К повторяемым ими указаниям учителя их на клочки мыслей, послуживших материалами для сплетения этой теории, я присоединю изложение оставшегося неизвестным или непонятным и для них, как для него, смысла той доктрины, из состава которой вырван лоскут, послуживший основой теории благотворности борьбы за жизнь.

Это учение имеет публицистический характер. Для правильного понимания произведений публицистики надобно знать исторические обстоятельства, при которых возникли они, и политические мотивы, которыми они порождены.
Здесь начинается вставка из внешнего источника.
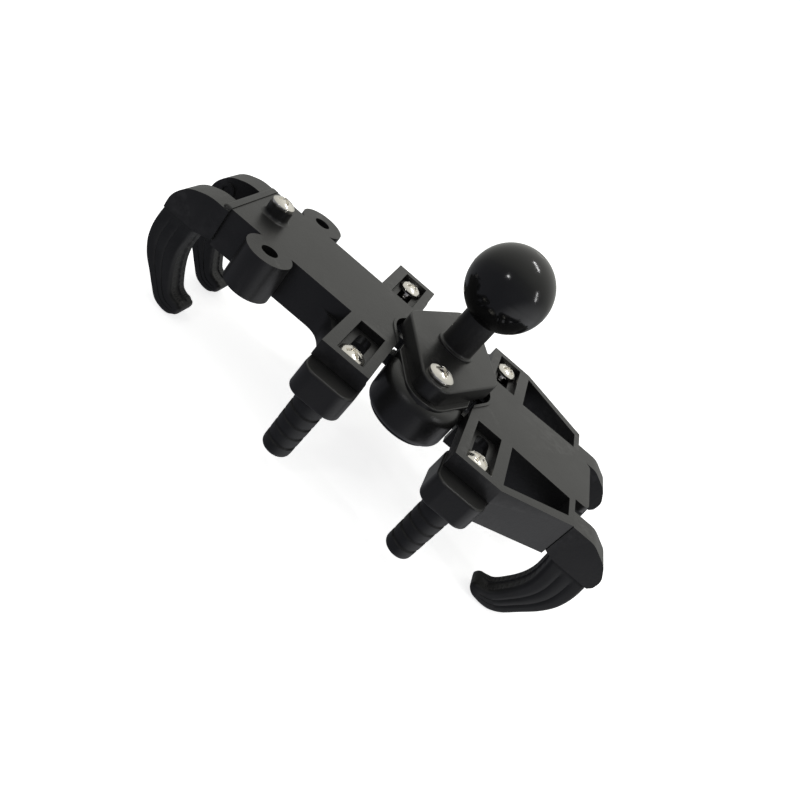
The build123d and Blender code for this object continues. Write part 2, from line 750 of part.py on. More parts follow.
with BuildPart() as right_arm_frame:
    with BuildSketch(Plane.XY.offset(arm_top)):
        with BuildLine():
            Polyline(
                (lug_inner_x, -lug_half_y),
                (lug_outer_x, -lug_half_y),
                (end_rib_x, -end_rib_tip_y),
                (end_rib_x, tongue_front_y),
                (tongue_x, tongue_front_y),
                (tongue_x, tongue_rear_y),
                (end_rib_x, tongue_rear_y),
                (end_rib_x, end_rib_tip_y),
                (lug_outer_x, lug_half_y),
                (lug_inner_x, lug_half_y),
                close=True,
            )
        make_face()
    extrude(amount=-arm_depth)
    fillet(right_arm_frame.edges().filter_by(Axis.Z).sort_by(Axis.X)[-2:], tongue_corner)
    lug_undercut(1)
    # windows through the arm
    for side_y in (-1, 1):
        with BuildSketch(Plane.XY.offset(arm_top)):
            with BuildLine():
                Polyline(
                    (window_near_x, side_y * window_near_y),
                    (window_far_x, side_y * window_far_y),
                    (window_far_x, side_y * window_far_tip_y),
                    (window_near_x, side_y * window_tip_y),
                    close=True,
                )
            make_face()
        extrude(amount=-arm_depth, mode=Mode.SUBTRACT)
    # hollow underside, open towards the middle
    with BuildSketch(Plane.XY.offset(arm_roof_z)):
        with Locations(((tongue_x + 1 + lug_inner_x) / 2, 0)):
            Rectangle(tongue_x + 1 - lug_inner_x, 2 * (window_near_y - arm_wall))
    extrude(amount=-arm_depth, mode=Mode.SUBTRACT)
    # the tongue is only a roof past the end rib
    with BuildSketch(Plane.XY.offset(arm_roof_z)):
        with Locations(((end_rib_x + tongue_x + 1) / 2, 0)):
            Rectangle(tongue_x + 1 - end_rib_x, 2 * lug_half_y)
    extrude(amount=-arm_depth, mode=Mode.SUBTRACT)
    lug_features(1)
    inner_end_cut(1)
    rack_boss(180)
    with BuildSketch(Plane.XY.offset(arm_roof_z)):
        with Locations((flange_screw_x, bracket_screw_y), (flange_screw_x, -bracket_screw_y)):
            Circle(m3_shank_radius + screw_clearance)
    extrude(amount=arm_roof * blind_share + seat_gap, mode=Mode.SUBTRACT)
save(right_arm_frame.part, "right_arm_frame")


# ================================================================ claws
def claw_solid(end_x, outward, outline, centre_y, width):
    """A claw piece from its side outline, with its width centred on centre_y."""
    points = [(end_x + outward * out, arm_top + rise) for out, rise, _ in outline]
    radii = [radius for _, _, radius in outline]
    with BuildPart() as piece:
        with BuildSketch(Plane.XZ.offset(width / 2 - centre_y)):
            with BuildLine():
                FilletPolyline(points, radius=radii, close=True)
            make_face()
        extrude(amount=-width)
    return piece.part


def claw_pin_holes(pin_x, claw_centres):
    """The upright bores that the fingers' steel cores sit in."""
    with BuildSketch(Plane.XY.offset(pin_top + seat_gap)) as bores:
        with Locations([(pin_x, centre_y) for centre_y in claw_centres]):
            Circle(claw_pin_diameter / 2 + seat_gap)
    extrude(bores.sketch, amount=-(pin_length + 2 * seat_gap), mode=Mode.SUBTRACT)


def make_finger(end_x, outward, outline, centre_y, width, pin_x):
    """One rubber finger with its long edges rounded and the bore for its core."""
    with BuildPart() as finger:
        add(claw_solid(end_x, outward, outline, centre_y, width))
        seam_edges = finger.faces().sort_by(Axis.Z)[-1].edges()
        side_edges = finger.faces().filter_by(Axis.Y).edges()
        fillet([e for e in side_edges if not any(e.is_same(s) for s in seam_edges)], claw_edge_round)
        claw_pin_holes(pin_x, [centre_y])
    return finger.part


left_face_x = -(left_end_x + seat_gap)
left_pin_x = left_face_x - left_pin_out
left_claw_centres = (-left_claw_y, left_claw_y)
right_face_x = end_rib_x + seat_gap
right_pin_x = right_face_x + right_pin_out
right_claw_centres = (right_front_claw_y, right_rear_claw_y)
for end_name, claw_y in zip(("front", "rear"), left_claw_centres):
    finger = make_finger(left_face_x, -1, left_finger_outline, claw_y, left_claw_width, left_pin_x)
    save(finger, f"left_finger_{end_name}")
for end_name, claw_y in zip(("front", "rear"), right_claw_centres):
    finger = make_finger(right_face_x, 1, right_finger_outline, claw_y, right_claw_width, right_pin_x)
    save(finger, f"right_finger_{end_name}")

with BuildPart() as left_claw_bracket:
    # crossbar behind the arm's end, standing proud of its top
    with BuildSketch(Plane.YZ.offset(left_face_x)):
        with Locations((0, arm_top + bracket_rise - bracket_height / 2)):
            RectangleRounded(2 * crossbar_half_y, bracket_height, bracket_corner)
    extrude(amount=-bracket_plate)
    fillet(
        left_claw_bracket.edges().filter_by(Axis.Y).group_by(Axis.Z)[-1].sort_by(Axis.X)[0],
        crossbar_round,
    )
    # tongue under the arm's roof
    with BuildSketch(Plane.XY.offset(arm_roof_z - seat_gap)):
        with Locations((left_face_x + left_flange_length / 2 - bracket_plate / 2, 0)):
            Rectangle(left_flange_length + bracket_plate, flange_width)
    extrude(amount=-bracket_tongue)
    for side_y in (-1, 1):
        add(claw_solid(left_face_x, -1, left_root_outline, side_y * left_claw_y, left_claw_width))
        # ring boss on the side that faces the other claw
        with BuildSketch(Plane.XZ.offset(side_y * (left_claw_width / 2 - left_claw_y))):
            with Locations((left_face_x - ring_boss_out, arm_top - ring_boss_depth)):
                Circle(ring_boss_radius)
                Circle(ring_bore_radius, mode=Mode.SUBTRACT)
        extrude(amount=side_y * ring_boss_rise)
    with BuildSketch(Plane.XY.offset(arm_roof_z)):
        with Locations((-clamp_x, 0)):
            Circle(m3_shank_radius + screw_clearance)
    extrude(amount=-(bracket_tongue + 2 * seat_gap), mode=Mode.SUBTRACT)
    claw_pin_holes(left_pin_x, left_claw_centres)
save(left_claw_bracket.part, "left_claw_bracket")

with BuildPart() as right_claw_bracket:
    with BuildSketch(Plane.YZ.offset(right_face_x)):
        bar_top = arm_roof_z - seat_gap
        with Locations(((right_front_claw_y + right_rear_claw_y) / 2, (bar_top + seam_z) / 2)):
            Rectangle(right_rear_claw_y - right_front_claw_y, bar_top - seam_z)
    extrude(amount=bracket_plate)
    with BuildSketch(Plane.XY.offset(arm_roof_z - seat_gap)):
        with Locations(((flange_inner_x + right_face_x + bracket_plate) / 2, 0)):
            Rectangle(
                right_face_x + bracket_plate - flange_inner_x,
                2 * (window_near_y - arm_wall - slide_clearance),
            )
    extrude(amount=-flange_thickness)
    for claw_y in right_claw_centres:
        add(claw_solid(right_face_x, 1, right_root_outline, claw_y, right_claw_width))
    with BuildSketch(Plane.XY.offset(arm_roof_z)):
        with Locations((flange_screw_x, bracket_screw_y), (flange_screw_x, -bracket_screw_y)):
            Circle(m3_shank_radius + screw_clearance)
    extrude(amount=-(flange_thickness + 2 * seat_gap), mode=Mode.SUBTRACT)
    claw_pin_holes(right_pin_x, right_claw_centres)
save(right_claw_bracket.part, "right_claw_bracket")


def claw_pins(pin_x, claw_centres):
    """The two steel cores that hold the rubber fingers to their claw roots."""
    with BuildPart() as pins:
        with BuildSketch(Plane.XY.offset(pin_top)):
            with Locations([(pin_x, centre_y) for centre_y in claw_centres]):
                Circle(claw_pin_diameter / 2)
        extrude(amount=-pin_length)
    return pins.part


save(claw_pins(left_pin_x, left_claw_centres), "left_claw_pins")
save(claw_pins(right_pin_x, right_claw_centres), "right_claw_pins")

left_clamp_screw = pan_screw(
    Plane((-clamp_x, 0, arm_top + clamp_post_rise + seat_gap), z_dir=(0, 0, 1)),
    clamp_head_radius,
    clamp_head_height,
    m3_shank_radius,
    clamp_post_rise + arm_roof + bracket_tongue + nut_height + 2 * seat_gap,
)
save(left_clamp_screw, "left_clamp_screw")

with BuildPart() as left_clamp_nut:
    with BuildSketch(Plane.XY.offset(arm_roof_z - bracket_tongue - 3 * seat_gap)):
        with Locations((-clamp_x, 0)):
            RegularPolygon(nut_flats / 2, 6, major_radius=False)
            Circle(m3_shank_radius + screw_clearance, mode=Mode.SUBTRACT)
    extrude(amount=-nut_height)
save(left_clamp_nut.part, "left_clamp_nut")

right_bracket_screws = Part() + [
    pan_screw(
        Plane(
            (flange_screw_x, side * bracket_screw_y, arm_roof_z - flange_thickness - 2 * seat_gap),
            z_dir=(0, 0, -1),
        ),
        m3_head_radius,
        m3_head_height,
        m3_shank_radius,
        flange_thickness + arm_roof * blind_share,
    )
    for side in (-1, 1)
]
save(right_bracket_screws, "right_bracket_screws")


# ================================================================ sliding posts
def make_carrier():
    """The block that slides under a lug: front left one, before it is mirrored to its place."""
    with BuildPart() as carrier:
        with BuildSketch(Plane.XY.offset(carrier_top)):
            with Locations((0, (carrier_inner_y + carrier_outer_y) / 2)):
                RectangleRounded(2 * carrier_half_x, carrier_outer_y - carrier_inner_y, carrier_corner)
        extrude(amount=-carrier_height)
        fillet(carrier.faces().sort_by(Axis.Z)[-1].edges(), carrier_top_round)
        fillet(carrier.faces().sort_by(Axis.Z)[0].edges(), carrier_floor_round)
        with BuildSketch(Plane.XY.offset(carrier_top)):
            with Locations((0, post_screw_y)):
                Circle(m4_shank_radius + screw_clearance)
        extrude(amount=-carrier_height, mode=Mode.SUBTRACT)
        with BuildSketch(Plane.XY.offset(carrier_floor)):
            with Locations((0, stud_y)):
                Circle(stud_diameter / 2 + screw_clearance)
        extrude(amount=stud_root, mode=Mode.SUBTRACT)
    return carrier.part


def make_sleeve():
    """The rubber sleeve of a post, slightly tapered, with shallow rings and a rounded closed tip."""
    sleeve_top = carrier_floor - seat_gap
    taper = (sleeve_top_radius - sleeve_tip_radius) / sleeve_length
    with BuildPart() as sleeve:
        with BuildSketch(Plane.XZ):
            with BuildLine():
                Polyline(
                    (0, sleeve_top),
                    (sleeve_top_radius, sleeve_top),
                    (sleeve_tip_radius, sleeve_top - sleeve_length),
                    (0, sleeve_top - sleeve_length),
                    close=True,
                )
            make_face()
            for ring in range(1, sleeve_rings + 1):
                drop = sleeve_ring_spacing * ring
                with Locations((sleeve_top_radius - taper * drop, sleeve_top - drop)):
                    Rectangle(2 * sleeve_ring_depth, sleeve_ring_width, mode=Mode.SUBTRACT)
        revolve(axis=Axis.Z)
        fillet(sleeve.faces().sort_by(Axis.Z)[0].edges(), sleeve_tip_round)
        with BuildSketch(Plane.XY.offset(sleeve_top)):
            Circle(stud_diameter / 2 + seat_gap)
        extrude(amount=-(sleeve_length - sleeve_wall_below), mode=Mode.SUBTRACT)
    return Location((0, stud_y, 0)) * sleeve.part


def make_stud():
    """The steel stud inside a sleeve, pressed up into the carrier."""
    with BuildPart() as stud:
        with BuildSketch(Plane.XY.offset(carrier_floor + stud_root - seat_gap)):
            with Locations((0, stud_y)):
                Circle(stud_diameter / 2)
        extrude(amount=-(stud_root + sleeve_length - sleeve_wall_below - 3 * seat_gap))
    return stud.part


post_screw_seat = pocket_z + seat_gap
post_screw_length = post_screw_seat - carrier_floor - hole_run_out
for arm_name, side_x in (("left", -1), ("right", 1)):
    for end_name, side_y in (("front", -1), ("rear", 1)):
        corner = f"{arm_name}_{end_name}"
        post_screw = pan_screw(
            Plane((0, post_screw_y, post_screw_seat), z_dir=(0, 0, 1)),
            m4_head_radius,
            m4_head_height,
            m4_shank_radius,
            post_screw_length,
        )
        for piece, piece_name in (
            (make_carrier(), "carrier"),
            (make_sleeve(), "sleeve"),
            (make_stud(), "stud"),
            (post_screw, "post_screw"),
        ):
            placed = Location((side_x * slot_x, 0, 0)) * piece
            if side_y < 0:
                placed = Location((side_x * slot_x * 2, 0, 0), (0, 0, 180)) * placed
            save(placed, f"{corner}_{piece_name}")
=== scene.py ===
import json
import logging
import math
from dataclasses import dataclass, field
from enum import Enum
from typing import Iterable, Sequence

import bmesh
import bpy
import numpy as np
from mathutils import Matrix, Vector

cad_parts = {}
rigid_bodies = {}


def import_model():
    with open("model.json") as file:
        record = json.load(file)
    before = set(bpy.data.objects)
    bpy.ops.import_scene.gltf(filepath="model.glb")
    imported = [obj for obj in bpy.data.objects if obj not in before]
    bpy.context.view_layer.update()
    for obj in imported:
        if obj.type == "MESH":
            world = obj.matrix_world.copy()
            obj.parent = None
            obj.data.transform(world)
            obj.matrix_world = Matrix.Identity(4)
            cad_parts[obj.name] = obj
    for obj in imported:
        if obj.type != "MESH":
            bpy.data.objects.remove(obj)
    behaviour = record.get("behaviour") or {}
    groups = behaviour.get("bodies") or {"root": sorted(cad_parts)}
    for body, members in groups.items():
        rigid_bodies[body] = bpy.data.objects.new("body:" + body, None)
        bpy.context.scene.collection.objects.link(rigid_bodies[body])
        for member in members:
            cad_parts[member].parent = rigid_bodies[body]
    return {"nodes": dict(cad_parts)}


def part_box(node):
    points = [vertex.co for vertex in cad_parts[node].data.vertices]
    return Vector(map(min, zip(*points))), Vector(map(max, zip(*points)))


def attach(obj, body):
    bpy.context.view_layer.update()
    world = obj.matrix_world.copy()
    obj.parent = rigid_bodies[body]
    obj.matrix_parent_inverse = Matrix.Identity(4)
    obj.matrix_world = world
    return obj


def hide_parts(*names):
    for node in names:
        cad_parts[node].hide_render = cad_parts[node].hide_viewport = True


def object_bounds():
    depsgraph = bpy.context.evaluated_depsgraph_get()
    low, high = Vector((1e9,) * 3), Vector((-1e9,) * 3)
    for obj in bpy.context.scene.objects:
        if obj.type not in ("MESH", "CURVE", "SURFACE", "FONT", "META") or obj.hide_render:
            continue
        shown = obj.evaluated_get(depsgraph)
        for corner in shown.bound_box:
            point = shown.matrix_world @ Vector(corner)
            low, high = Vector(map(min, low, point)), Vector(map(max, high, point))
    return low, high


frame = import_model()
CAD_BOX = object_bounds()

LOG = logging.getLogger("cradle")
MM = 0.001
MERGE_STEP = 2e-6
FLAT_DEGREES = 0.6
Point = tuple[float, float, float]
Pair = tuple[float, float]


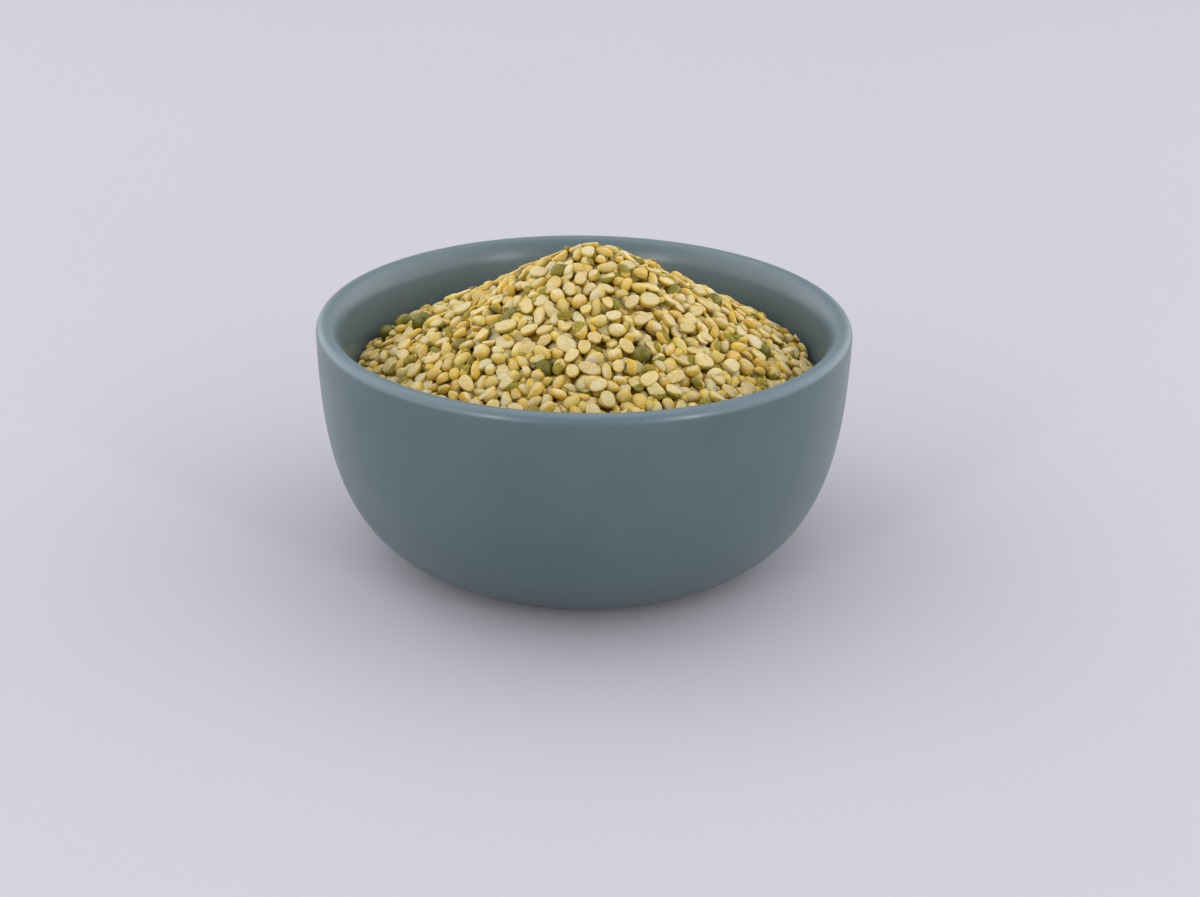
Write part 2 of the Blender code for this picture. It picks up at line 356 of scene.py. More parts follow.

Сто лет тому назад Англией правила аристократия. Она делилась на две партии: консервативную — торийскую и либеральную — вигистскую. Соответственно переменам исторических обстоятельств, большинство в палате общин приобретала и брала власть в свои руки то одна, то другая. По окончании войны с восставшими американскими колониями и с Францией, партия вигов заявляла, что необходимо произвести большие реформы. Торийская партия не видела возможности говорить, что они не нужны; сам вождь ее, Питт, предлагал проекты важных преобразований; тактика ее ограничивалась тем, чтобы затягивать дело. Власть была в ее руках. Поэтому дело затягивалось. В этом прошло несколько лет. Началась французская революция. Резкие речи и кровавые сцены, которыми с самого начала сопровождалась она, привели большинство вигов к мысли, что опасно колебать существующий порядок на родине; оно перешло на сторону тори. В палате общин осталось мало приверженцев реформ; по своей малочисленности они были бессильны. Проекты реформ были отброшены. Но в массе английской публики множество людей сохранили либеральный образ мыслей. Утрата надежды на реформы раздражала их; негодование придавало все более и более радикальный оттенок их мнениям. Коалиция тори и большинства вигов стала опасаться, что они подымут народ на вооруженную борьбу. Чтобы предотвратить это, парламент в 1793 году остановил действие акта Habeas Corpus, то есть уполномочил правительство производить произвольные аресты. В таких делах уполномочение означает повеление. Министерство было бы сменено палатой общин, если бы не стало действовать беспощадно. Преследования развивали в либеральной части английского общества склонность к радикализму.